The Dreams Our Stuff Is Made Of: How Science Fiction Conquered the World
- Title page
- Author: Thomas M. Disch
- Genre: Science fiction, Non-fiction
- Publisher: Free Press
- Publication date: 1998
- Award: 1999 Hugo Award
- ISBN: 978-0-684-82405-5
- OCLC: 38130716

= The Dreams Our Stuff Is Made Of =

1998 book by Thomas M. Disch

The Dreams Our Stuff Is Made Of: How Science Fiction Conquered the World is an overview of the interactions between science fiction and the real world, written by Thomas M. Disch, an American author in the field. It is neither a history of science fiction nor a collection of personal anecdotes, but contains some of each, and is written in somewhat conversational style, designed to appeal to both a relative newcomer to science fiction and an expert in the field.
== Arguments in the book ==

In this book Disch makes several arguments, Disch states that America is a nation of liars, and for that reason science fiction has a special claim to be the national American literature, as the art form best adapted to telling the lies we like to hear and to pretend we believe. Disch contends that some of the most remarkable features of contemporary historical moments are rooted in the way of thinking we learned from science fiction, referencing the Fall of the Berlin Wall, Madonna's dress style, Sinéad O'Connor's hair, celebrity murder trials and 'compassion burnout' for refugees fleeing the Rwandan genocide as evidence.

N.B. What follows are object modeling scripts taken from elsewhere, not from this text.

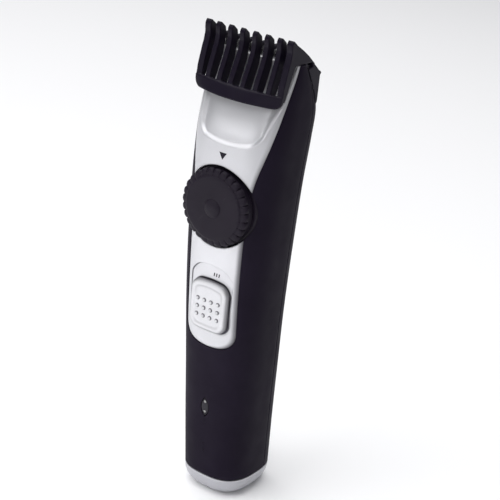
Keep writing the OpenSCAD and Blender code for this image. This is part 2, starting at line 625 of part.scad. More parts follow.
// The bar across the front, with rounded lower corners
bar_corner = 2.8;
bar_x = [0, 3, 6, 9, 12, 14, 16.1, 16.8, 17.5, 18.1, 18.6, comb_edge];
function bar_low(x) = let(d = max(abs(x) - comb_edge + bar_corner, 0))
  bar_z[0] + bar_corner - sqrt(max(pow(bar_corner, 2) - d * d, 0));
function bar_front(x, z) = let(u = (z - bar_z[0]) / (bar_z[1] - bar_z[0]))
  -17.05 - bow(x) * (bar_bow[0] + (bar_bow[1] * 1.06 - bar_bow[0]) * u);
function bar_ring(x) = let(z0 = bar_low(x), z1 = bar_z[1], f0 = bar_front(x, z0),
    f1 = bar_front(x, z1))
  [[x, f0 + 0.5, z0], [x, f0, z0 + 0.4], [x, f1, z1], [x, f1 + 0.5, z1 + 0.3],
    [x, f1 + bar_t, z1], [x, f0 + bar_t, z0 + 0.4]];
module bar() cup_loft([for (i = [1 - len(bar_x):len(bar_x) - 1])
  bar_ring(sign(i) * bar_x[abs(i)])]);
bridge = [[-0.5, 175.83], [5.3, 170.7], [6.3, 171.72], [0.8, 176.45]];
leg_x = [9, 10.5, 12, 13.4, 14.6, 15.6, 16.5, 17.2, 17.8, 18.4, comb_edge];
leg_clear = 0.38;
leg_rows = 8;
function back_y(z, x) = outer_pt(z, edge_angle(z, x))[1];
function leg_back(x) = 8.3 - 3.6 * pow(clamp((x - 15.8) / 3.4, 0, 1), 2);
// Lowest height at which the leg clears the shoulder of the housing
function leg_low(x) = min([for (z = [158.5:0.25:172])
  if (back_y(z, x) + leg_clear < leg_back(x) - 0.7) z]);
function leg_ring(x) = let(low = leg_low(x), y = leg_back(x)) [
  for (i = [0:leg_rows]) let(z = step(low, 174.5, leg_rows, i)) [x, back_y(z, x) + leg_clear, z],
  [x, 0.7, 175.1], [x, 1.2, 175.9], [x, 6.4, 171.7], [x, y, 171.8 - 1.1 * (y - 6.4)],
  [x, y, low + 1]];
tongue_x = [9.4, 11.4];
tongue_y = [3.6, 6.8];
module comb() color("#221d28") {
  teeth();
  bar();
  x_plate(-10, 10) polygon(bridge);
  for (m = [0, 1]) mirror([m, 0, 0]) {
    cup_loft([for (x = leg_x) leg_ring(x)]);
    difference() {
      block(tongue_x[0], tongue_x[1], tongue_y[0], tongue_y[1], 138, 171.5);
      block(tongue_x[1] - 0.25, 20, 3, 5, 140.8, 143.2);
    }
  }
}

// ---- Switch --------------------------------------------------------------------------

dot_pitch = [3.1, 3.19];
module switch_button() color("#d6d6dc") translate([0, 0, switch_z]) {
  y_plate(button_y, pocket_floor_y - 0.15) round_rect(button_w, button_h, 3.6);
  for (i = [0:3], j = [0:2])
    y_rod(0.55, button_y - 0.3, button_y + 0.1, (i - 1.5) * dot_pitch[0],
      (j - 1) * dot_pitch[1] - 0.4, $fn = 16);
}
slider_y = [-17.2, -16.2];
module switch_slider() color("#3a3a40") translate([0, 0, switch_z]) {
  block(-stem_w / 2, stem_w / 2, pocket_floor_y - 0.15, slider_y[0], -stem_h / 2, stem_h / 2);
  block(-5.5, 5.5, slider_y[0], slider_y[1], -6.5, 4);
}
module switch_wiper() color("#c9a254") for (x = [-1, 1])
  block(x * 3 - 0.8, x * 3 + 0.8, slider_y[1], board_y[0] - 0.9, switch_z - 4, switch_z - 3.2);
module switch_contacts() color("#c9a254") for (x = [-1, 1], z = [-5.4, 0.6])
  block(x * 3 - 1.2, x * 3 + 1.2, board_y[0] - 0.8, board_y[0], switch_z + z,
    switch_z + z + 3.6);

front_housing();
rear_housing();
upper_panel();
lower_panel();
end_cap();
cap_gasket();
led_lens();
status_led();
circuit_board();
charge_controller();
charging_socket();
battery();
battery_contacts();
inner_chassis();
housing_screws();
motor_can();
motor_end_bell();
motor_magnets();
motor_mount();
motor_mount_screws();
motor_leads();
blade_carrier();
fixed_blade();
blade_screws();
blade_spring();
dial_seat();
detent_spring();
switch_contacts();
zoom_dial();
dial_cap();
dial_screw();
pinion();
comb_carriage();
comb();
switch_button();
switch_slider();
switch_wiper();
motor_shaft();
motor_armature();
eccentric();
moving_blade();
blade_yoke();
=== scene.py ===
"""Looks of the hair clipper: satin silver front, black shells, lobed dial, guide comb."""

import json
import math

import bmesh
import bpy
import numpy as np
from mathutils import Matrix, Vector


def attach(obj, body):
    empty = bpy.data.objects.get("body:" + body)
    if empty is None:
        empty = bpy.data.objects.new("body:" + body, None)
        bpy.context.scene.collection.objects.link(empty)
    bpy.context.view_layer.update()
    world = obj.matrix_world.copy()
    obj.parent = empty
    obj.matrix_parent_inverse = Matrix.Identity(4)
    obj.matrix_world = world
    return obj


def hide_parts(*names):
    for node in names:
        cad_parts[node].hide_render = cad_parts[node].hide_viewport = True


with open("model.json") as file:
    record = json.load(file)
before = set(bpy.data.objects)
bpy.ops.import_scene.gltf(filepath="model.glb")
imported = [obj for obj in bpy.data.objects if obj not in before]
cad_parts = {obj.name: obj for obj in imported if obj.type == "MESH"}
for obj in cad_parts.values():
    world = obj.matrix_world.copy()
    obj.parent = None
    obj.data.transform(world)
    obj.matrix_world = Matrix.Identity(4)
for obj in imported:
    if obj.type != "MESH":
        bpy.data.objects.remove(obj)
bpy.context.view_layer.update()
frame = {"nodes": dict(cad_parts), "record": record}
MM = 0.001


def shown(name, data):
    """A new object in the scene."""
    thing = bpy.data.objects.new(name, data)
    bpy.context.scene.collection.objects.link(thing)
    return thing


# ---- Camera, light and floor -----------------------------------------------------------

CAMERA_PLACE = (271.394, -398.100, 300.522)
CAMERA_RIGHT = (0.799846, 0.592462, 0.096099)
CAMERA_UP = (-0.301512, 0.258177, 0.917843)


def camera():
    """The photograph's view: 100 mm lens on a 36 mm sensor, no shift."""
    data = bpy.data.cameras.new("camera")
    data.lens, data.sensor_width = 100.01, 36
    data.clip_start, data.clip_end = 0.01, 20
    cam = shown("camera", data)
    right, up = Vector(CAMERA_RIGHT), Vector(CAMERA_UP)
    back = right.cross(up)
    place = Matrix((right, up, back)).transposed().to_4x4()
    place.translation = Vector(CAMERA_PLACE) * MM
    cam.matrix_world = place
    bpy.context.scene.camera = cam


def area_light(name, place, target, size, power, colour=(1, 1, 1)):
    """A soft rectangular light at place, aimed at target; both in metres."""
    data = bpy.data.lights.new(name, "AREA")
    data.shape, data.size, data.size_y = "RECTANGLE", size[0], size[1]
    data.energy, data.color = power, colour
    light = shown(name, data)
    light.location = place
    aim = Vector(target) - Vector(place)
    light.rotation_euler = aim.to_track_quat("-Z", "Y").to_euler()


def studio():
    """Soft light from overhead, with a key, a weak rim and one on the floor in front."""
    world = bpy.data.worlds.new("studio")
    bpy.context.scene.world = world
    world.use_nodes = True
    sky = world.node_tree.nodes["Background"].inputs
    sky["Color"].default_value = (0.95, 0.96, 1, 1)
    sky["Strength"].default_value = 0.18
    area_light("key", (0.62, -1.05, 0.8), (0, 0, 0.1), (0.5, 0.5), 3.0)
    area_light("overhead", (-0.3, -0.05, 1.5), (0, 0.05, 0), (2.0, 2.0), 33)
    area_light("front_low", (-0.14, -0.32, 0.2), (-0.14, -0.32, 0), (0.3, 0.3), 1.0)
    area_light("rim", (0.75, 0.7, 0.35), (0, 0, 0.12), (0.25, 0.8), 0.5)
    bpy.context.scene.view_settings.view_transform = "Standard"


def floor():
    """A plain pale floor that reaches past the view."""
    grid = bmesh.new()
    bmesh.ops.create_grid(grid, x_segments=8, y_segments=8, size=3)
    mesh = bpy.data.meshes.new("floor")
    grid.to_mesh(mesh)
    grid.free()
    plane = shown("floor", mesh)
    mat = bpy.data.materials.new("floor_paint")
    mat.use_nodes = True
    shader = mat.node_tree.nodes["Principled BSDF"]
    shader.inputs["Base Color"].default_value = (0.9, 0.9, 0.91, 1)
    shader.inputs["Roughness"].default_value = 0.8
    mesh.materials.append(mat)


# ---- Materials -------------------------------------------------------------------------

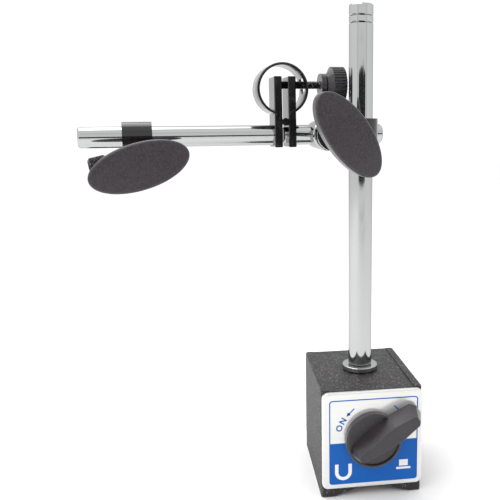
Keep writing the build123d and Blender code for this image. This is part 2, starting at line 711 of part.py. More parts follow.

He believes Edgar Allan Poe was the 'essential ancestor' of science fiction (as opposed to authors such as Mary Shelley or Cyrano de Bergerac), and that the three greatest science fiction authors are Poe, Jules Verne and H. G. Wells.

He also levels attacks against writers who in his opinion have attempted to trick or manipulate readers by presenting science fiction as fact, namely Erich von Däniken and L. Ron Hubbard. He also examines the use of science fiction to promote a political ideology, criticizing Ursula K. Le Guin's 'The Norton Book of Science Fiction' as an "affirmative-action campaign" and for its feminism, and Robert A. Heinlein's works for militarism, fascistic tendencies and solipsism.

Disch presents a link between science fiction and the emergence of certain new religious movements, particularly what he claims are fraudulent religious cults (Scientology, directly inspired by the works of founder L. Ron Hubbard), suicidal religious cults (Heaven's Gate, influenced by Heinlein's 'Stranger in a Strange Land') and homicidal religious cults (Aum Shinrikyo, which took inspiration from Isaac Asimov's 'Foundation' trilogy).

The book also examines the manner in which the real world is represented in science fiction allegory, such as the argument that the aliens of Star Trek represent non-Caucasian humans, and that science fiction provides an insight into the strategies of the American military.
== Award ==

The Dreams Our Stuff Is Made Of was awarded the 1999 Hugo Award for best related book.